Libraries everywhere are reinventing themselves as social spaces too, which seems to be doing the trick of getting more people to actually visit one. And this begins with attractive design and amenities.
“Come, visit us, eat in our round–the–clock cafeteria and our lovely courtyard where you can relax with a book and coffee,” reads the British Council, Chennai’s library webpage invitingly. Similarly, Amity University’s library has a Café Coffee Day outlet. Such facilities that go out of the way to get you to read can only be encouraging.
But a library should be a place of serious study, you say? Then straight-back chairs, a straighter posture and caffeine–free atmosphere are only killing the will to study longer.
ISB, Hyderabad, has made its library a perfect place to study but by being a lot less restrictive. You can bring along your coffee or whatever it is that you wish to drink, stay on till two in the morning and till 4 a.m. on exam days, no need to bother about a dress code or the right posture.
“You can put up your feet on the table for all we care. And statistically speaking, the number of books that have been damaged by spilt coffee or water are negligible,” reveals Venkadesan. He also adds how some university libraries abroad have lounge chairs especially for students to take a quick nap between their study sessions!
Some like the Biblioteca de Santiago, Chile, go all out to reach out to the public. They have vending stations in the subway, Biblioboat — a library on boats; Bibliobike — a library on a bicycle, open-air market-lending points, plus there are no prohibition signs in the library — “Everything is possible in the Library,” reads its website.
Even a fine ambience can work wonders rather than having mono-chromatic hard wood interiors. In the West, the Downtown Denver’s Public Library, for instance, also doubles up as a high-profile art centre by showcasing sculptures, murals and other art work that attract art lovers and tourists alike.
The Rotterdam Public Library has an in–house movie theatre which also hosts festivals showcasing the work of local and student filmmakers, and the National Library, Singapore, houses The Drama Centre, a performing arts centre with a theatre.
Ajay Pagare, manager, Library, Kotak Mahindra Bank, added events like author readings, competitions, exhibitions, hobby workshops and ‘Bring your children to the library’ Day to the list of suggestions to make a library more interactive and welcoming.
These ideas serve to stress the point voiced by Prof. Harsha Parekh, Ex–Professor and HoD, Department of Library and Information Science, S.N.D.T. Women’s University, Mumbai, “The success of libraries today depends on initiatives that go beyond the individual library.”

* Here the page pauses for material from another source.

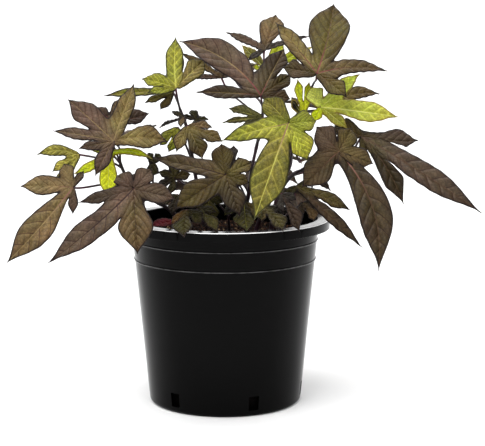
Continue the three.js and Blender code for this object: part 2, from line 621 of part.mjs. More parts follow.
// Short shoots at soil level, each a stem with its small leaves grown on.
const SHOOTS = {
  shoot_left: {
    colour: "bronze", path: [[-30, -36, 122], [-30, -36, 138], [-29, -40, 150]], thick: 1.5, thin: 1,
    leaves: [
      { share: 0.9, at: [-28, -60, 160], notches: [10, 10], lobes: [[-11, -3, -12, 5], [-1, -27, -16, 9.5], [12, -12, -9, 7]] },
      { share: 0.98, at: [-20, -54, 160], notches: [7, 8], lobes: [[0, -12, -6, 4], [16, -18, -15, 7], [14, -2, -2, 5.5]] },
    ],
  },
  shoot_middle: {
    colour: "olive", path: [[4, -34, 122], [4, -34, 138], [3, -36, 152]], thick: 1.5, thin: 1,
    leaves: [
      { share: 0.98, at: [-14, -40, 170], notches: [9, 9], lobes: [[-10, -3, -11, 6.5], [6, -8, -21, 8.5], [13, -2, -7, 6.5]] },
      { share: 0.94, at: [15, -50, 164], notches: [11, 13], lobes: [[-15, -8, -8, 6.5], [2, -28, -17, 9.5], [13, -18, -9, 7]] },
    ],
  },
  shoot_right: {
    colour: "bronze", path: [[44, -32, 122], [44, -32, 138], [43, -36, 150]], thick: 1.5, thin: 1,
    leaves: [
      { share: 0.94, at: [30, -52, 161], notches: [10, 12], lobes: [[-2, -16, -9, 5], [14, -26, -14, 9.5], [18, -6, -4, 6.5]] },
      { share: 0.98, at: [43, -52, 171], notches: [9, 9], lobes: [[1, -10, -13, 5], [13, -20, -25, 8.5], [11, -4, -4, 5]] },
      { share: 0.9, at: [60, -34, 162], notches: [8, 9], lobes: [[-2, -12, -8, 5], [8, -15, -12, 8.5], [15, -1, -3, 6]] },
    ],
  },
};

const FALLEN_LEAF = { at: [-40, 32, 137.1], facing: [0.05, -0.45, 1], lobes: [[-21, -6, -3.4, 6.5]] };

const MATERIALS = {
  fallen: { color: "#6b2420", roughness: 0.7 },
  bronze: { color: "#54443a", roughness: 0.55 },
  olive: { color: "#7d8138", roughness: 0.55 },
  lime: { color: "#a7c438", roughness: 0.5 },
  vine: { color: "#35202b", roughness: 0.5 },
  pot: { color: "#0c0d0f", roughness: 0.2 },
  soil: { color: "#2c211b", roughness: 0.95 },
};

const part = new THREE.Group();

function place(name, solid, material) {
  const mesh = new THREE.Mesh(geometryOf(solid), new THREE.MeshStandardMaterial(MATERIALS[material]));
  mesh.name = name;
  part.add(mesh);
}

place("pot", pot(), "pot");
place("soil", soil([...Object.values(VINES), ...Object.values(SHOOTS)]), "soil");
for (const [name, vine] of Object.entries(VINES)) {
  let body = stem(vine);
  for (const leaf of Object.values(LEAVES)) if (leaf.vine === name) body = body.add(stalk(leaf, vine));
  place(name, body, "vine");
}
for (const [name, leaf] of Object.entries(LEAVES)) place(name, blade(leaf), leaf.colour);
for (const [name, shoot] of Object.entries(SHOOTS)) {
  let body = stem(shoot);
  for (const leaf of shoot.leaves) body = body.add(stalk(leaf, shoot, true)).add(blade(leaf));
  place(name, body, shoot.colour);
}
place("leaf_fallen", blade(FALLEN_LEAF), "fallen");

export default part;
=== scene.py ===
"""A sweet potato vine in its round black nursery pot: the looks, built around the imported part.

Everything is in metres in the part's own frame. Places and sizes of the plant are written in
millimetres, as a grower would measure them, and turned to metres where a mesh is made.
"""

from functools import partial
from math import ceil, cos, pi, radians, sin

import bpy
import numpy as np
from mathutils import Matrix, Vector


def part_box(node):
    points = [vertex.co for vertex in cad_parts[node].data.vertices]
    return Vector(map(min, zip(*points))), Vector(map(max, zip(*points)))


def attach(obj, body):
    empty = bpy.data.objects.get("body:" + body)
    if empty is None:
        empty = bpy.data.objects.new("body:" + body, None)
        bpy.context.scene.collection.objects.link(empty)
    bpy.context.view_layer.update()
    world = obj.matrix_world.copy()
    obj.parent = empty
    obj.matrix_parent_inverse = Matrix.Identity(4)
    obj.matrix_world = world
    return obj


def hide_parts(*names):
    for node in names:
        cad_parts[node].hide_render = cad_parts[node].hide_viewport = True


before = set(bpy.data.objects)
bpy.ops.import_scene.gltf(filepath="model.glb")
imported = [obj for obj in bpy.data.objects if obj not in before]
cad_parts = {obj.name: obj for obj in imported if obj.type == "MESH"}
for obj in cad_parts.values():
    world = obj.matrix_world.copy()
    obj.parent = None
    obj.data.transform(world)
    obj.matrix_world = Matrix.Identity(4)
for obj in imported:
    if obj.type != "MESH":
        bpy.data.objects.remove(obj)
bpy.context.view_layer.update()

MM = 0.001
BODY = "root"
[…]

Echoing that, Sri Venkateshwara College of Engineering, Chennai, has an arrangement with the libraries of Indian Institute of Science, Indian Institute of Management and the Bangalore University, wherein faculty and students can visit and use the resources offered at any of these institutions’ libraries by just flashing their college ID cards.
Libraries may have assumed secondary status vis-à-vis the Internet as sources of information, but the former still scores higher on credibility of information. “Not all information is easily available on the Internet, especially scholarly information,” says Prof. Parekh. “But going the tech-way, libraries now have made available access to e-resources.”
E-journals, e-readers, audio books, podcasts, online catalogues, wi-fi, web pages, recommendations, alerts and apps — the adoption of technology is now more than ever. Multi–media rooms with access to numerous audio and video resources are a regular feature in most libraries.
An article on Pew Internet on innovating library services highlights just how much libraries in India need to catch up on the tech-adoption front: “The Skokie Public Library in Illinois, U.S., offers a digital media lab, a space with content creation tools that allow patrons to create and share video, music, photography, and design projects. Additionally, the Skokie media lab has a green screen wall for video projects.
The Cuyahoga County Public Library, Ohio, U.S., has a smartphone app which features a Digital Books and Media channel that makes locating and downloading e-books and e-audiobooks from the library’s collection a lot easier.
More on technology, the National University of Singapore Library Express has set up a book borrowing and returning machine at University Town.
Despite all these innovations, technology only remains a tool, not a solution. If attitudes of libraries — librarians and management — do not change, no amount of technology can help libraries feature as an option in an information-seeker’s mind.